**SUPPLIED INFORMATION**
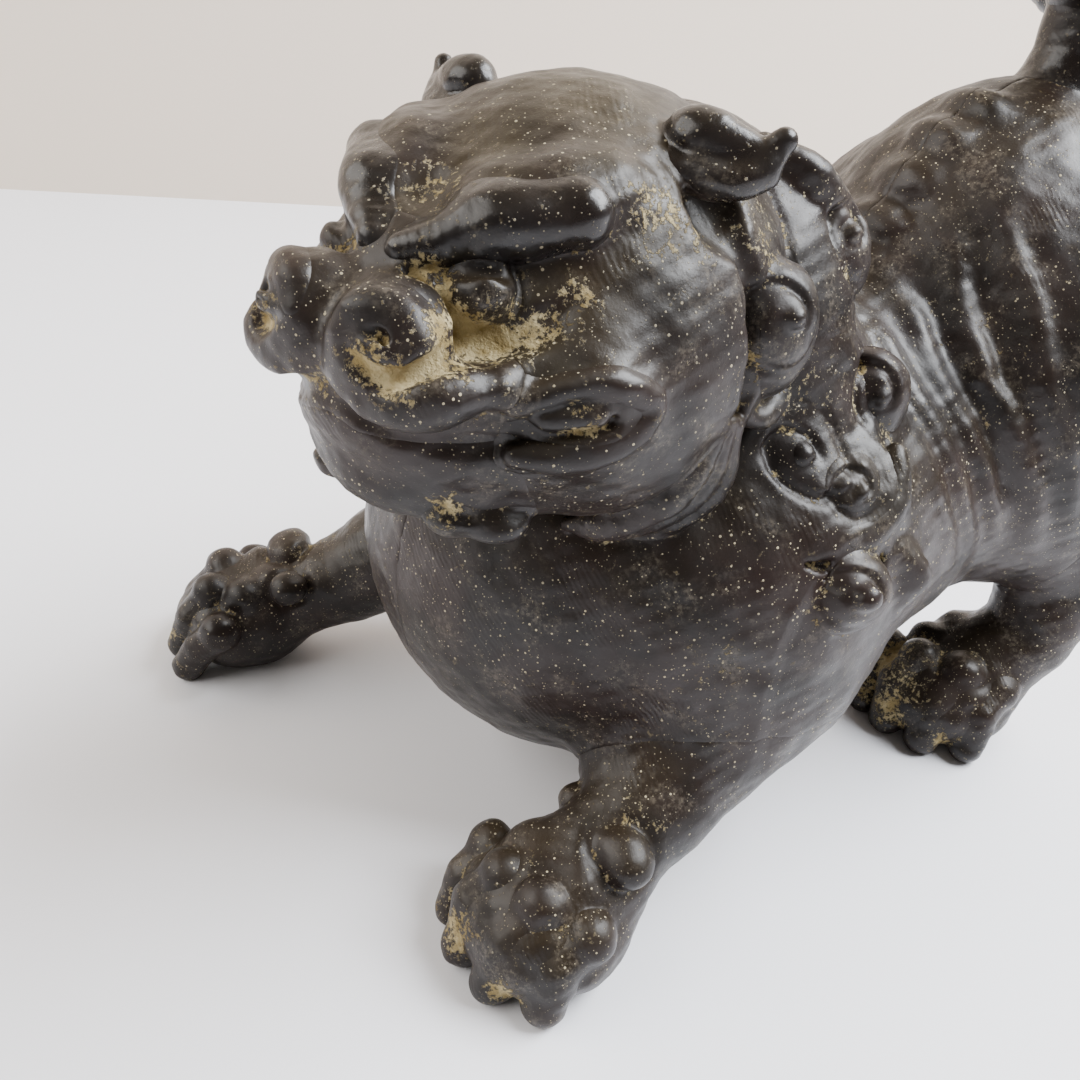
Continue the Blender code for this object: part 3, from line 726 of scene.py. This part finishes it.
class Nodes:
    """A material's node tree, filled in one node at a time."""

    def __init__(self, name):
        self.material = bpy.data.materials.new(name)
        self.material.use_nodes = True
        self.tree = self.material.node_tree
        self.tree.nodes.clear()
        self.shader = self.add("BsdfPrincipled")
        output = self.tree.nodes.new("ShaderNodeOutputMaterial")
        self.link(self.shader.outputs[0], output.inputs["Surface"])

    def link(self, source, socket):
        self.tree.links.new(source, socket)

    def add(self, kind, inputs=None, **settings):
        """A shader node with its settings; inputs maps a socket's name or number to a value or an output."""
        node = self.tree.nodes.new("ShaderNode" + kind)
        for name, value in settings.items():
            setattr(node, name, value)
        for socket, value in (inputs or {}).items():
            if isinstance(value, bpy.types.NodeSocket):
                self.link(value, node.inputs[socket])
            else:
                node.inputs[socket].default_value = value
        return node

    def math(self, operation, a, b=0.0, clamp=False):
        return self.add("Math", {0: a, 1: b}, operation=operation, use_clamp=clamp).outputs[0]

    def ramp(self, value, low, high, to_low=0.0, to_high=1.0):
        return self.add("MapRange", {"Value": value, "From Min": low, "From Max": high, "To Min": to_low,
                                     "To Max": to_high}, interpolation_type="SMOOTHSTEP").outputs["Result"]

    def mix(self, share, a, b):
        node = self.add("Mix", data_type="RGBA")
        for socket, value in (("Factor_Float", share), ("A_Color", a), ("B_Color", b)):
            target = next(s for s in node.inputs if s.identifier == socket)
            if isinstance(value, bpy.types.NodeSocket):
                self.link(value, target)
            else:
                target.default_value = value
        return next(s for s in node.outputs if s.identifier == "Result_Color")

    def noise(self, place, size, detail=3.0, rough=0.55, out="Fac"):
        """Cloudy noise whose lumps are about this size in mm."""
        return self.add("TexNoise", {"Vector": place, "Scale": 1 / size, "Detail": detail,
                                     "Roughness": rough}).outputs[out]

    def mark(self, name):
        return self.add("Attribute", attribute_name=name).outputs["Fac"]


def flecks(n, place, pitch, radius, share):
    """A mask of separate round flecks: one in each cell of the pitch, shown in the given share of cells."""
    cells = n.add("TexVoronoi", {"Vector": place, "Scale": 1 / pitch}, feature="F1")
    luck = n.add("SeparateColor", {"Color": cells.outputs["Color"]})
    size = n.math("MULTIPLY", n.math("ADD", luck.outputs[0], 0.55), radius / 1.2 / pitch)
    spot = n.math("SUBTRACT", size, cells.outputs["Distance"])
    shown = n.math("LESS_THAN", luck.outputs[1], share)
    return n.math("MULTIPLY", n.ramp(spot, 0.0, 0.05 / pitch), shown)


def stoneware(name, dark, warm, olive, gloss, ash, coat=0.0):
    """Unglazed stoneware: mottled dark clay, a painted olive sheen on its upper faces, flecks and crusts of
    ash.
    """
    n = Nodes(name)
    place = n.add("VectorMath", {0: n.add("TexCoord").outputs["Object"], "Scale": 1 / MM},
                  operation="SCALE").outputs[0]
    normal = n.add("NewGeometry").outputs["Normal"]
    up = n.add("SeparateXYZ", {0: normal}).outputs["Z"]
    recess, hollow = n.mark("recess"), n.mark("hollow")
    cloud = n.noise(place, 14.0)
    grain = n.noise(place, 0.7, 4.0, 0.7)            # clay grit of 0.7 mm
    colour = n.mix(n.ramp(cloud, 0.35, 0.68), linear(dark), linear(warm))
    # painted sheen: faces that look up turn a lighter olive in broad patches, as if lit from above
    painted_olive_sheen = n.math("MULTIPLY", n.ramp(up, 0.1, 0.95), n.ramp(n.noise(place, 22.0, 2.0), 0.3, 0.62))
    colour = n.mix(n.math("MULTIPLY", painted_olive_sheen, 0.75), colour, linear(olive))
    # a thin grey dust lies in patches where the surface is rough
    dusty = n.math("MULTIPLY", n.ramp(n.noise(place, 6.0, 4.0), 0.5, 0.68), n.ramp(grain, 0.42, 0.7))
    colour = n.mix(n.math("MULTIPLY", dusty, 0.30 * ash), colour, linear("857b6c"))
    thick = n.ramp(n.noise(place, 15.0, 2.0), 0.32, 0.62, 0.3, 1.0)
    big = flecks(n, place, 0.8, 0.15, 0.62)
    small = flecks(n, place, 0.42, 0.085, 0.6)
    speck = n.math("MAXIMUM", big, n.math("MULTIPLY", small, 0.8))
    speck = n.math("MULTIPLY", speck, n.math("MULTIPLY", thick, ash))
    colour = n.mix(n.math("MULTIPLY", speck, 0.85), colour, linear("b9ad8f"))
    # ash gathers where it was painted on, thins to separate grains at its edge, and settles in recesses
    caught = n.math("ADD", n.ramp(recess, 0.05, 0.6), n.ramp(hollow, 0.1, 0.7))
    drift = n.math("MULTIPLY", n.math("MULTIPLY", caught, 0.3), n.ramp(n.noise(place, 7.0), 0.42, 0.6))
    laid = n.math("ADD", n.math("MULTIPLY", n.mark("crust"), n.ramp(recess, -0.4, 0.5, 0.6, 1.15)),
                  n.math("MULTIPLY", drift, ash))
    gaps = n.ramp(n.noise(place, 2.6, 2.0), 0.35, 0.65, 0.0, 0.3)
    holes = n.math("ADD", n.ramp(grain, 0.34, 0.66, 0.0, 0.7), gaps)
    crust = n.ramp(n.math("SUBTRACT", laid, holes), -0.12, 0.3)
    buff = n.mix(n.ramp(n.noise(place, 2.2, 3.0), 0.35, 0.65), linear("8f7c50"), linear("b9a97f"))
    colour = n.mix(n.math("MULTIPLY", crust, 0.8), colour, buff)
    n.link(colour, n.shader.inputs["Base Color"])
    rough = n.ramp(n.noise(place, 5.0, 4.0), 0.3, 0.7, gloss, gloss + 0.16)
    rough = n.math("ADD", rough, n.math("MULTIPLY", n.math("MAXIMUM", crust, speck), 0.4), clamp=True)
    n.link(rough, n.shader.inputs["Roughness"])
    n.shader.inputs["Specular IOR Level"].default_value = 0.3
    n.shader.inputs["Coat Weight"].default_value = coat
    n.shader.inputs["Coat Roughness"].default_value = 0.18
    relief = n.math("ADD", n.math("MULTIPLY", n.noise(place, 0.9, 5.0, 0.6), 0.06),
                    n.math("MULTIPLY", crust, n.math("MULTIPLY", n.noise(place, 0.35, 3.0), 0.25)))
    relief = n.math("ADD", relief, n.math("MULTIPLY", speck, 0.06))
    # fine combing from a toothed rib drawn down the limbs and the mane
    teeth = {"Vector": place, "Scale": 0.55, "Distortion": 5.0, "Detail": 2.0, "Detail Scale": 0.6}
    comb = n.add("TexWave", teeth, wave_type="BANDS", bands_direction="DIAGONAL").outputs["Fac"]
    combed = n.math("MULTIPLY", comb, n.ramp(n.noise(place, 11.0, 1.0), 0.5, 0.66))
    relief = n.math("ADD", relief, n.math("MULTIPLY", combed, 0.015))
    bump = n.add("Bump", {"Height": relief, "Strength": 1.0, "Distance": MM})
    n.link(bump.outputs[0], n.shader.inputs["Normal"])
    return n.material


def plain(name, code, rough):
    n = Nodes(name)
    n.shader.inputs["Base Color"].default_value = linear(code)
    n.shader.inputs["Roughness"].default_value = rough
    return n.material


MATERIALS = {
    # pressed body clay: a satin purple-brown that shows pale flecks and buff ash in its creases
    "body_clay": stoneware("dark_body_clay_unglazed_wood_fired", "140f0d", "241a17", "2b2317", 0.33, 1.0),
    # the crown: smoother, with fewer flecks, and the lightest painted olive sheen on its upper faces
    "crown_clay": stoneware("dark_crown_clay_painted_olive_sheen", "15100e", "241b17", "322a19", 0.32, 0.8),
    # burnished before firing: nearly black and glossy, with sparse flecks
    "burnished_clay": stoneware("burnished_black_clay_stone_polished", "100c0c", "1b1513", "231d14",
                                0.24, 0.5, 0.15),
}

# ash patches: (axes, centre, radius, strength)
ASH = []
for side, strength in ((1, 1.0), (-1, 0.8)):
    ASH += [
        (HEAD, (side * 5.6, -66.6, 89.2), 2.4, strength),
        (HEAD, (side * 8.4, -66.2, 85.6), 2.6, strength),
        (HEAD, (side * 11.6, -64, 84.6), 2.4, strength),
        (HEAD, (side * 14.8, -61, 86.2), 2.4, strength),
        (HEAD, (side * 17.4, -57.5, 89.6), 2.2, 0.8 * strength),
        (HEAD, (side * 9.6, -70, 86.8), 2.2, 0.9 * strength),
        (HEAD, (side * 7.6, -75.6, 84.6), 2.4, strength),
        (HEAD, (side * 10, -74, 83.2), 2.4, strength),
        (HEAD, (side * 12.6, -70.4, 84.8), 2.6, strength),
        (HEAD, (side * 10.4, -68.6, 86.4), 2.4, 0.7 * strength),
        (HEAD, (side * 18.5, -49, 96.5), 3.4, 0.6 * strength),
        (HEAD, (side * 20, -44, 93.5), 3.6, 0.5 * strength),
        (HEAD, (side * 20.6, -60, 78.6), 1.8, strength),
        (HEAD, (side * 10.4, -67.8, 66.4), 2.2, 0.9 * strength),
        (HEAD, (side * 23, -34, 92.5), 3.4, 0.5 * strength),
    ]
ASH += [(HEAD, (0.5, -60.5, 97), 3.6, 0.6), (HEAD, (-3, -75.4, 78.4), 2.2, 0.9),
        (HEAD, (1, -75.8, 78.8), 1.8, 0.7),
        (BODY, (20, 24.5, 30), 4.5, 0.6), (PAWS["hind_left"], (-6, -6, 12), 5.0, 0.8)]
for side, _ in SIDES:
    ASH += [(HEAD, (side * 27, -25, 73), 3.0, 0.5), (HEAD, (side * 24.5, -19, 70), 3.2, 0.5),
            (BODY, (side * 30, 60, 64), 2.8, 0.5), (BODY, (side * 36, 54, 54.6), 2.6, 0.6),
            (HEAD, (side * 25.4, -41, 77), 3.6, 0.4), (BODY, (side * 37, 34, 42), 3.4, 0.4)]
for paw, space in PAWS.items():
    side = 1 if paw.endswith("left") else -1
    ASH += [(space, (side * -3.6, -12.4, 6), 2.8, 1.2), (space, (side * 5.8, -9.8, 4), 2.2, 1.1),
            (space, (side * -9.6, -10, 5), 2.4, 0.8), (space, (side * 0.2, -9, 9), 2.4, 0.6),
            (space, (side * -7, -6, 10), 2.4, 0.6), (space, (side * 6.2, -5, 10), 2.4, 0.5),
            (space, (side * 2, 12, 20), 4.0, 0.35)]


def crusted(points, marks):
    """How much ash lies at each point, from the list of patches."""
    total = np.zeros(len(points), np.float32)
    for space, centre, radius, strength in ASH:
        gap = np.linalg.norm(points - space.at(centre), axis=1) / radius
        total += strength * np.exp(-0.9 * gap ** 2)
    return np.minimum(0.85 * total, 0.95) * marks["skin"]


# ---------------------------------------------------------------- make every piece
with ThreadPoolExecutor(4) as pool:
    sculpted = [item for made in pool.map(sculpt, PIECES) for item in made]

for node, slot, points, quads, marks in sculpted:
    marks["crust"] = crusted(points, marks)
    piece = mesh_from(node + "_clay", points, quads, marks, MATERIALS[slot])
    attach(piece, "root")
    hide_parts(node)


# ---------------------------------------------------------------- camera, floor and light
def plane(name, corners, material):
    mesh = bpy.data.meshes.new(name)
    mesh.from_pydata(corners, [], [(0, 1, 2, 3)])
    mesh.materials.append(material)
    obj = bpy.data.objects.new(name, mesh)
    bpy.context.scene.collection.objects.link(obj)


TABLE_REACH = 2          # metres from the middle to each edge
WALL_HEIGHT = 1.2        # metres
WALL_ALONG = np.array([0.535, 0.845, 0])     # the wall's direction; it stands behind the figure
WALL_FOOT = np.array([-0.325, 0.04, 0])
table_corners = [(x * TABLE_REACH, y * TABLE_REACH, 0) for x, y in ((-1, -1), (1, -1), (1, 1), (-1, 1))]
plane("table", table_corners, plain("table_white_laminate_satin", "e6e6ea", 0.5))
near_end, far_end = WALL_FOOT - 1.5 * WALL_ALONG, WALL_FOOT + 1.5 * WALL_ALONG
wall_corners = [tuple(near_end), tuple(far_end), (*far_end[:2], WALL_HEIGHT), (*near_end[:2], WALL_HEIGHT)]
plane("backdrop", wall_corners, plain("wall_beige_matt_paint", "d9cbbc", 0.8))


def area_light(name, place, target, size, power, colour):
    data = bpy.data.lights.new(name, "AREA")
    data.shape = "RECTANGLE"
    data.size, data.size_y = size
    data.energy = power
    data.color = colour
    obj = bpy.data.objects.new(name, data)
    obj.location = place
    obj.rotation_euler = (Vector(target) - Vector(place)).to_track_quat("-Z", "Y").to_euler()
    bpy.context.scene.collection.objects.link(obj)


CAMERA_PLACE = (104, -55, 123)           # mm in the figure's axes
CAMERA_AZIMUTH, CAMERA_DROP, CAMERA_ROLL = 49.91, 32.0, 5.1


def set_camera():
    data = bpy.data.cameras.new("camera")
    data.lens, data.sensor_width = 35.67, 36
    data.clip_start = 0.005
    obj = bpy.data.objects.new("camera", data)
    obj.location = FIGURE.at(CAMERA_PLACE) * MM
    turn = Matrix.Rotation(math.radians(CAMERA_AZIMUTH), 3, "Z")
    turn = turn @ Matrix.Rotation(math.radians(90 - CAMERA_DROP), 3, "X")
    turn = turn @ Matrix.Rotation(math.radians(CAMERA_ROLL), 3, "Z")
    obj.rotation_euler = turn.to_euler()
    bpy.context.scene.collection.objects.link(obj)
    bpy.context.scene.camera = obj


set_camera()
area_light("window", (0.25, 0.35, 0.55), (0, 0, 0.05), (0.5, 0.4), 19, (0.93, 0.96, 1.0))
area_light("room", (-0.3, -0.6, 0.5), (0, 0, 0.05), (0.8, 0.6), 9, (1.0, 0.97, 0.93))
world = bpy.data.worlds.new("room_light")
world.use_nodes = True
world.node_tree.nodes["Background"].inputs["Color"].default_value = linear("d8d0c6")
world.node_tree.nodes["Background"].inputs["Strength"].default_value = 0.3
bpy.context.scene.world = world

**THE EXERCISE**
Starting with the first line of the data above, copy each line exactly until you reach the line with "node tree, filled"; include that line as well.

**THE REPLY**
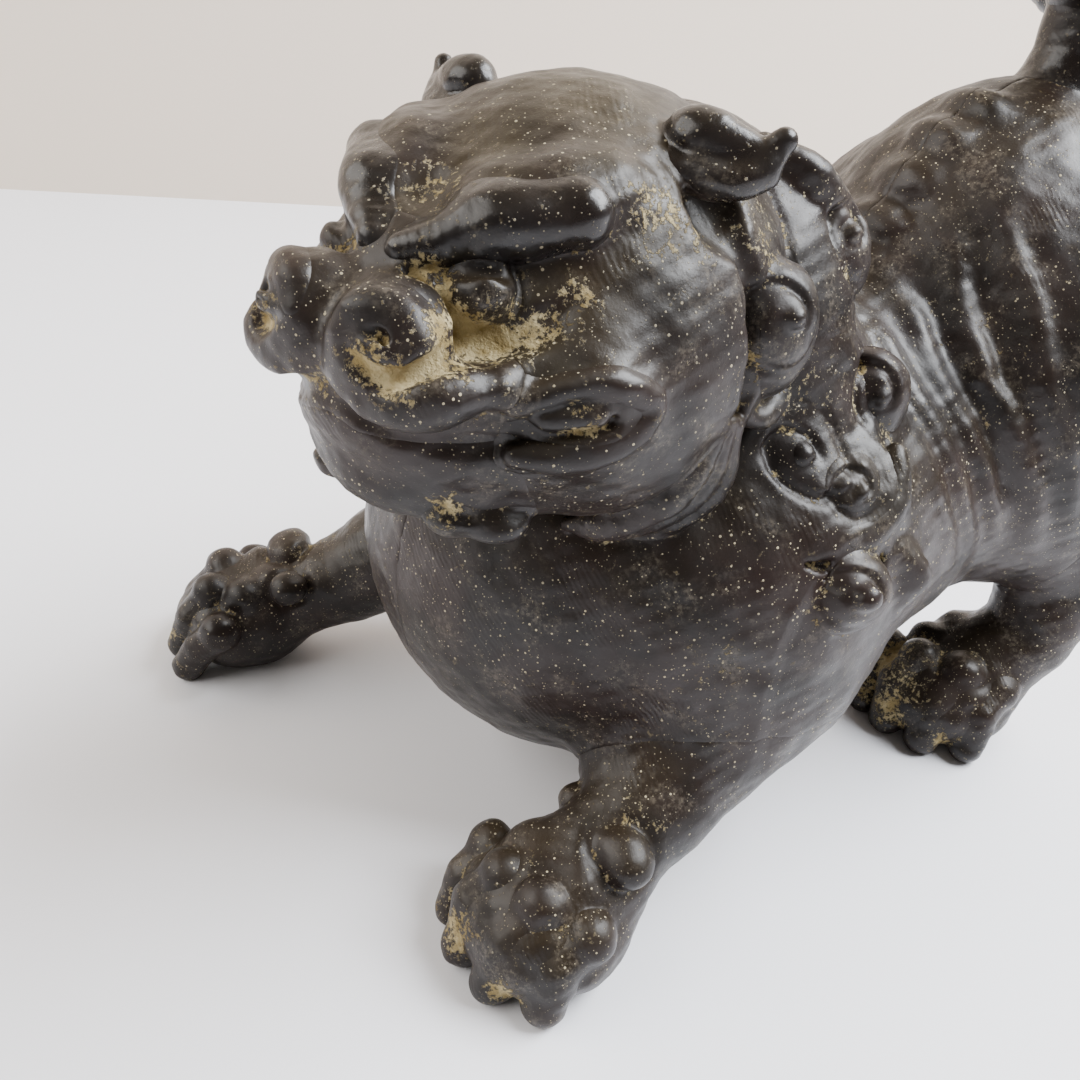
Continue the Blender code for this object: part 3, from line 726 of scene.py. This part finishes it.
class Nodes:
    """A material's node tree, filled in one node at a time."""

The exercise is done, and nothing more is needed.